• [Given information]
>> Start

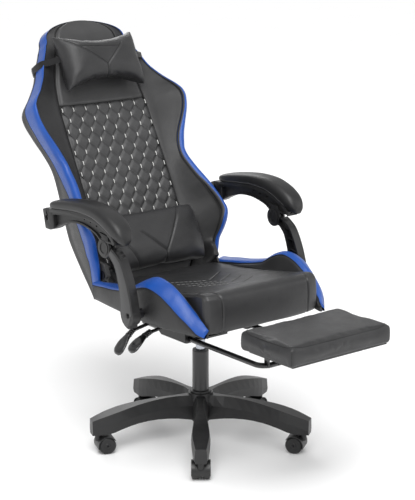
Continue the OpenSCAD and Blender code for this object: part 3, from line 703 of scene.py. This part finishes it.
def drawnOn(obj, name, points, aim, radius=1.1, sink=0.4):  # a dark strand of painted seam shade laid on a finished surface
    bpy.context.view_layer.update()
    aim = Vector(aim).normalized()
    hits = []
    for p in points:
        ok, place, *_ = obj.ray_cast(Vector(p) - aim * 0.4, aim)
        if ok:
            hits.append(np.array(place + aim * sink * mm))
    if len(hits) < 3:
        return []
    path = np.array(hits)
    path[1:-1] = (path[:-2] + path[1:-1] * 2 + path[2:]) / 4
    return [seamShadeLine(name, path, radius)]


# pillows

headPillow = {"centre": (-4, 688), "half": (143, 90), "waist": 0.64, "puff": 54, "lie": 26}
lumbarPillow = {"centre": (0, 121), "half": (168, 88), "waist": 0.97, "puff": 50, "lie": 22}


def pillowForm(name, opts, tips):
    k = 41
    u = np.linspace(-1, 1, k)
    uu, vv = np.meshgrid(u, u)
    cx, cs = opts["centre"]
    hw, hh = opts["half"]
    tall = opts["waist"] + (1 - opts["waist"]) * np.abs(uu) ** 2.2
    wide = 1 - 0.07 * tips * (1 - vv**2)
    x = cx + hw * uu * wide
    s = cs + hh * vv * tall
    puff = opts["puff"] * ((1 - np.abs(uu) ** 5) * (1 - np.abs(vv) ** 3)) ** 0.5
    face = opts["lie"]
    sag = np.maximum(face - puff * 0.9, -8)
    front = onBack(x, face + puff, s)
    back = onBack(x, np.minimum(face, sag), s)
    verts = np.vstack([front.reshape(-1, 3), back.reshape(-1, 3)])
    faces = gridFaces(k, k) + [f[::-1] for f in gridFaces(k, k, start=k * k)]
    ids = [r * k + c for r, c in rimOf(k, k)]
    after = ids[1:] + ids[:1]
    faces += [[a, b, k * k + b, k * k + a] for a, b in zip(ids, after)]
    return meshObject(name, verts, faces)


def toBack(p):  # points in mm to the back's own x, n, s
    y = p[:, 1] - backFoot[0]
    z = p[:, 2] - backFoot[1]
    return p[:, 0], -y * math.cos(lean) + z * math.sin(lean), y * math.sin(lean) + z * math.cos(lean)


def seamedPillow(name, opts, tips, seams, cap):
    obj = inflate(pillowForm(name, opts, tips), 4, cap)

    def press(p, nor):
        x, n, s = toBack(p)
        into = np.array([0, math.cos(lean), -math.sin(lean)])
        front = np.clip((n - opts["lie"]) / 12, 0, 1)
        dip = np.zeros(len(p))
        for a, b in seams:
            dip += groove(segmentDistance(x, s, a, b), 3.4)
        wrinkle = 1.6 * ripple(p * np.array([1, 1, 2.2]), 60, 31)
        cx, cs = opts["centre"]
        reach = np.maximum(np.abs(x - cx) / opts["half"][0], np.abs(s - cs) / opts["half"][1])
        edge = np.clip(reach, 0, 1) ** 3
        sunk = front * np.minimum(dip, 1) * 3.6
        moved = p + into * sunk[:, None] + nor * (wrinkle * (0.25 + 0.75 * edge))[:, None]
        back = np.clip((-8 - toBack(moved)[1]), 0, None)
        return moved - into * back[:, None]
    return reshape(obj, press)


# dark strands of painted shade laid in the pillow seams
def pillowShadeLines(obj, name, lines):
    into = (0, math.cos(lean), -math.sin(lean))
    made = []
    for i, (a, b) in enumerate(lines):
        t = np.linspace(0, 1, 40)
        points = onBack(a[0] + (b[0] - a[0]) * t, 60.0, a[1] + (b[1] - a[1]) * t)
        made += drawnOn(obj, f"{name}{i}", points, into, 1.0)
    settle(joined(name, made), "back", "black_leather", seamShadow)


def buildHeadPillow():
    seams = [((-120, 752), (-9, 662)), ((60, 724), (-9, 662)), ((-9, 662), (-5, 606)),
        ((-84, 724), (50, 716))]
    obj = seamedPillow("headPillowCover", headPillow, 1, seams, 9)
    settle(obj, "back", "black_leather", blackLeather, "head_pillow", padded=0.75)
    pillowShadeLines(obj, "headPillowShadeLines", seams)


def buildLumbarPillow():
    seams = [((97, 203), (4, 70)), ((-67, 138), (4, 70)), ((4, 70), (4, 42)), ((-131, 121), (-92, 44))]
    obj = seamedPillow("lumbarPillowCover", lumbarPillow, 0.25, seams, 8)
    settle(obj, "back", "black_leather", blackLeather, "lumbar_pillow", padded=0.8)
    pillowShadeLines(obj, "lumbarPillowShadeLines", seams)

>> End

• [Aim of the exercise] Write out the data again, exactly and in full.

• [Written reply]
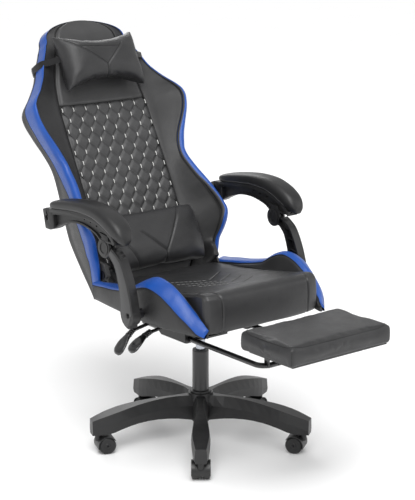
Continue the OpenSCAD and Blender code for this object: part 3, from line 703 of scene.py. This part finishes it.
def drawnOn(obj, name, points, aim, radius=1.1, sink=0.4):  # a dark strand of painted seam shade laid on a finished surface
    bpy.context.view_layer.update()
    aim = Vector(aim).normalized()
    hits = []
    for p in points:
        ok, place, *_ = obj.ray_cast(Vector(p) - aim * 0.4, aim)
        if ok:
            hits.append(np.array(place + aim * sink * mm))
    if len(hits) < 3:
        return []
    path = np.array(hits)
    path[1:-1] = (path[:-2] + path[1:-1] * 2 + path[2:]) / 4
    return [seamShadeLine(name, path, radius)]


# pillows

headPillow = {"centre": (-4, 688), "half": (143, 90), "waist": 0.64, "puff": 54, "lie": 26}
lumbarPillow = {"centre": (0, 121), "half": (168, 88), "waist": 0.97, "puff": 50, "lie": 22}


def pillowForm(name, opts, tips):
    k = 41
    u = np.linspace(-1, 1, k)
    uu, vv = np.meshgrid(u, u)
    cx, cs = opts["centre"]
    hw, hh = opts["half"]
    tall = opts["waist"] + (1 - opts["waist"]) * np.abs(uu) ** 2.2
    wide = 1 - 0.07 * tips * (1 - vv**2)
    x = cx + hw * uu * wide
    s = cs + hh * vv * tall
    puff = opts["puff"] * ((1 - np.abs(uu) ** 5) * (1 - np.abs(vv) ** 3)) ** 0.5
    face = opts["lie"]
    sag = np.maximum(face - puff * 0.9, -8)
    front = onBack(x, face + puff, s)
    back = onBack(x, np.minimum(face, sag), s)
    verts = np.vstack([front.reshape(-1, 3), back.reshape(-1, 3)])
    faces = gridFaces(k, k) + [f[::-1] for f in gridFaces(k, k, start=k * k)]
    ids = [r * k + c for r, c in rimOf(k, k)]
    after = ids[1:] + ids[:1]
    faces += [[a, b, k * k + b, k * k + a] for a, b in zip(ids, after)]
    return meshObject(name, verts, faces)


def toBack(p):  # points in mm to the back's own x, n, s
    y = p[:, 1] - backFoot[0]
    z = p[:, 2] - backFoot[1]
    return p[:, 0], -y * math.cos(lean) + z * math.sin(lean), y * math.sin(lean) + z * math.cos(lean)


def seamedPillow(name, opts, tips, seams, cap):
    obj = inflate(pillowForm(name, opts, tips), 4, cap)

    def press(p, nor):
        x, n, s = toBack(p)
        into = np.array([0, math.cos(lean), -math.sin(lean)])
        front = np.clip((n - opts["lie"]) / 12, 0, 1)
        dip = np.zeros(len(p))
        for a, b in seams:
            dip += groove(segmentDistance(x, s, a, b), 3.4)
        wrinkle = 1.6 * ripple(p * np.array([1, 1, 2.2]), 60, 31)
        cx, cs = opts["centre"]
        reach = np.maximum(np.abs(x - cx) / opts["half"][0], np.abs(s - cs) / opts["half"][1])
        edge = np.clip(reach, 0, 1) ** 3
        sunk = front * np.minimum(dip, 1) * 3.6
        moved = p + into * sunk[:, None] + nor * (wrinkle * (0.25 + 0.75 * edge))[:, None]
        back = np.clip((-8 - toBack(moved)[1]), 0, None)
        return moved - into * back[:, None]
    return reshape(obj, press)


# dark strands of painted shade laid in the pillow seams
def pillowShadeLines(obj, name, lines):
    into = (0, math.cos(lean), -math.sin(lean))
    made = []
    for i, (a, b) in enumerate(lines):
        t = np.linspace(0, 1, 40)
        points = onBack(a[0] + (b[0] - a[0]) * t, 60.0, a[1] + (b[1] - a[1]) * t)
        made += drawnOn(obj, f"{name}{i}", points, into, 1.0)
    settle(joined(name, made), "back", "black_leather", seamShadow)


def buildHeadPillow():
    seams = [((-120, 752), (-9, 662)), ((60, 724), (-9, 662)), ((-9, 662), (-5, 606)),
        ((-84, 724), (50, 716))]
    obj = seamedPillow("headPillowCover", headPillow, 1, seams, 9)
    settle(obj, "back", "black_leather", blackLeather, "head_pillow", padded=0.75)
    pillowShadeLines(obj, "headPillowShadeLines", seams)


def buildLumbarPillow():
    seams = [((97, 203), (4, 70)), ((-67, 138), (4, 70)), ((4, 70), (4, 42)), ((-131, 121), (-92, 44))]
    obj = seamedPillow("lumbarPillowCover", lumbarPillow, 0.25, seams, 8)
    settle(obj, "back", "black_leather", blackLeather, "lumbar_pillow", padded=0.8)
    pillowShadeLines(obj, "lumbarPillowShadeLines", seams)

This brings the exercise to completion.